Adapter l’ergonomie aux usages numériques (et non l’inverse)

  • Le multitâche réclame parfois trois écrans, la correction d’un rapport exige l’isolement visuel, le support téléphonique la téléphonie main libre.
  • Chaque outil mérite sa configuration (logiciel, accessoires, périphériques) et le « one size fits all » n’a aucun sens ergonomique.
  • La clé : permettre la personnalisation. Une interface qui s’adapte à l’utilisateur, non l’inverse. Tenter l’approche « design universel » ? Mieux vaut viser la flexibilité active, c’est-à-dire la possibilité constante pour l’usager d’ajuster son environnement, physiquement et numériquement.
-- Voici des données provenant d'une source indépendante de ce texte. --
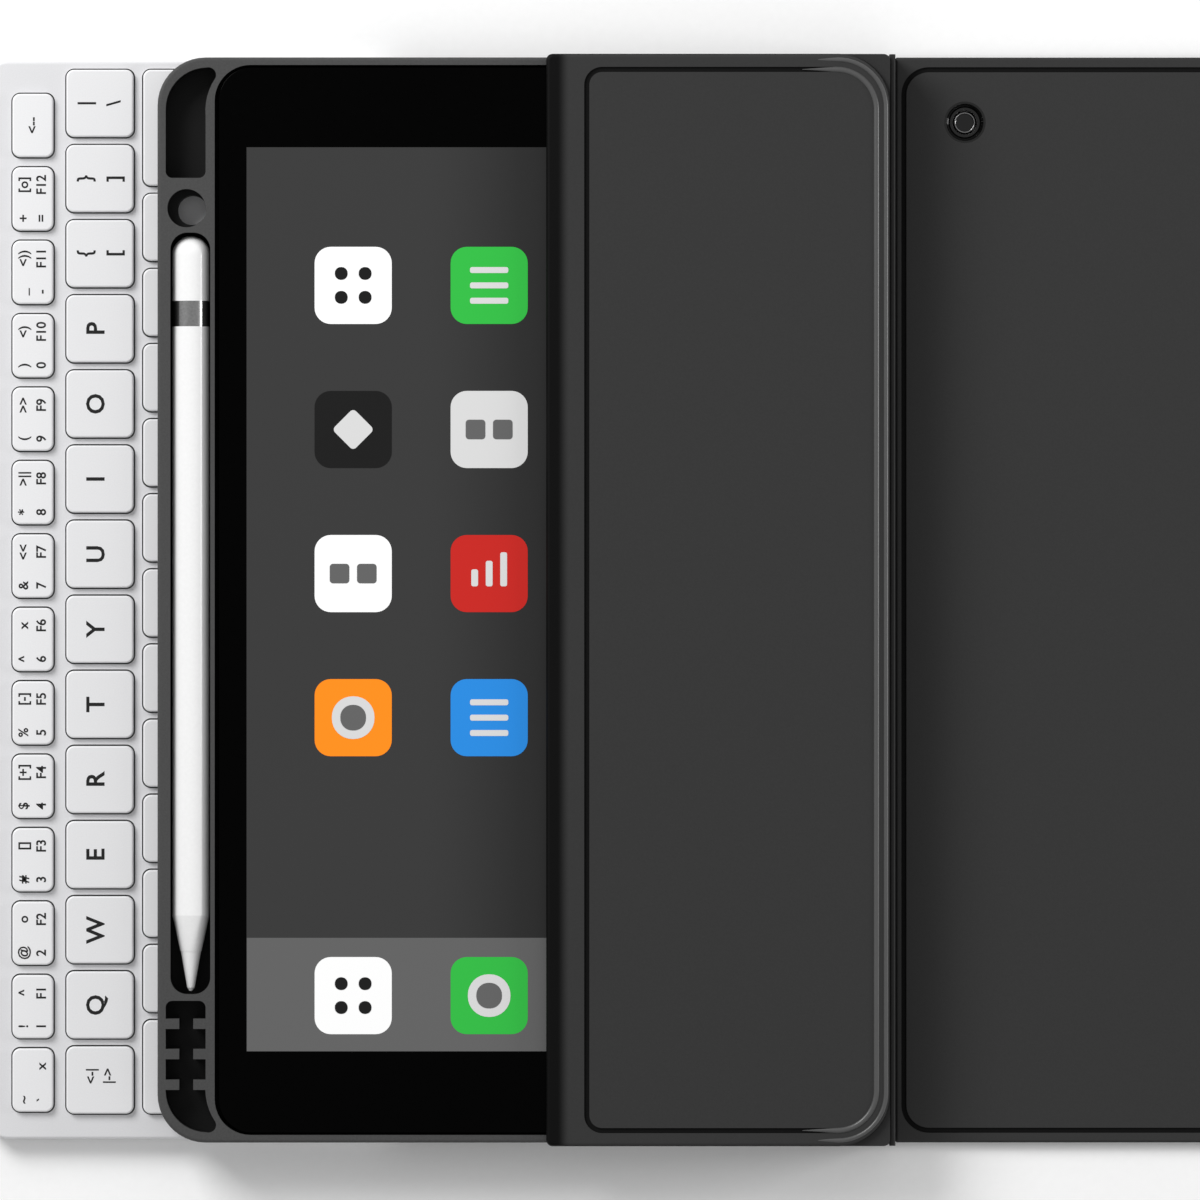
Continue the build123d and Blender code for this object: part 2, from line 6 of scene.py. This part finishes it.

Pour aller plus loin : intégrer l’ergonomie dès la conception architecturale

La norme européenne EN ISO 9241-5 (Ergonomie du poste de travail avec écran de visualisation) insiste : « L’ergonomie ne se corrige pas « après coup ». Elle se conçoit, dès l’origine, à tous les niveaux du projet : agencement, éclairage, flux, mobilier, outils numériques. »

Impliquer les usagers, conduire des tests in situ, intégrer l’expérimentation rapide (mock-ups, prototypes, retours d’expérience à chaud)… autant de pratiques inspirées du design thinking et des méthodes agiles. Ce n’est ni un « luxe » ni une utopie, mais le cœur de l’efficacité, de la qualité de vie, et même de la performance.

Ouvrir le champ : et si l’ergonomie du bureau devenait un chantier créatif ?

Penser l’ergonomie du bureau, ce n’est pas cocher des cases normatives. C’est accepter de questionner chaque évidence : pourquoi cette configuration, pourquoi ce trajet du regard, pourquoi cette pause oubliée ? Le poste de travail idéal n’existe pas — il se construit, se réinvente, s’ajuste, au rythme des métiers, des corps, des rythmes de vie.

Entre la main et le clavier, il y a plus qu’un enjeu postural : il y a la relation au travail, à la créativité, à la santé, à l’attention. Concevoir un bureau réellement ergonomique, c’est écouter ce que les statistiques ne disent pas, observer ces micro-adaptations silencieuses, donner à chaque usager la liberté d’agir sur son espace.

Parce qu’un projet vraiment durable commence là : là où l’humain, dans toute sa complexité, devient le cœur du design.